Annette Harpole, a customer service worker in Racine, voted for Trump in 2016 — and thinks he deserves credit for enacting criminal justice reforms and “opportunity zones,” which are tax breaks for investing in low-income communities.
But she said she’s most interested in Andrew Yang, the Democratic entrepreneur who has built a strong online following, in 2020. She said she voted for Trump because he was “disruptive” and that she’s now closely watching the Democratic race and sees Yang as a “logical follow-up” because he’s also a break from the political system but comes across as “more of a uniter.”
“I’d rather focus on getting the word out about the actual candidates running for president rather than spending our resources on impeachment. There’s only one year left,” Harpole said. “Get people out to vote. We need people to believe in the system again.”
Meanwhile, some progressive voters here say they want to see Trump held accountable — no matter the potential for electoral backlash, or the likelihood that the Republican-controlled Senate would not actually vote to remove Trump from office.
“I wished that they would have started impeachment a long time ago,” said David Hewitt, a computer technician and veteran of the Vietnam war who lives in Racine and backs Vermont Sen. Bernie Sanders. “And I have enough experience watching politics to know that I have no idea how it’s going to go.”

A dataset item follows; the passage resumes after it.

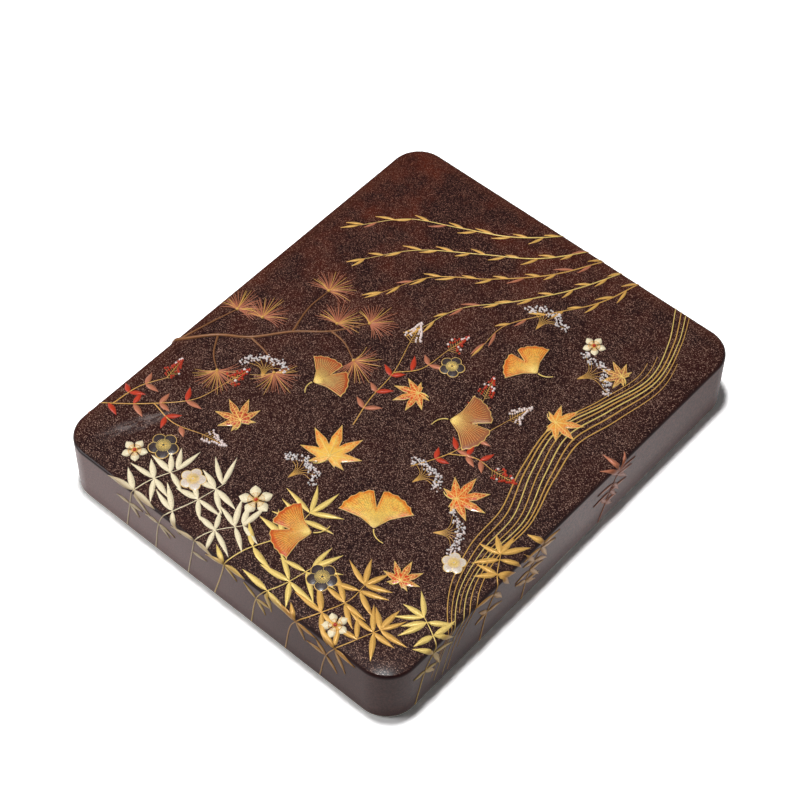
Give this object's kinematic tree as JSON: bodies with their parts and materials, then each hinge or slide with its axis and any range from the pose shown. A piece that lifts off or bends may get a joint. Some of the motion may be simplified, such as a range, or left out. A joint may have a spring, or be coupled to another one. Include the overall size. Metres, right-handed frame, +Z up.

“I feel that it has to be done. You have to go on record. History will see it,” he said. “It would be worse for us to not impeach him than it would to impeach and fail.”
Sherry Engstrom, who lives in Lake Geneva and teaches college humanities and financial literacy, said the worst-case scenario is that “there’s some sort of sympathy vote” for Trump if he is impeached and not removed from office.
But, she said, “I just can’t fathom that.”
“We should all be concerned about international interference in our elections. And we have to keep telling the truth,” Engstrom said. “All of us are responsible to get that stuff out there and not have our heads in the sand.”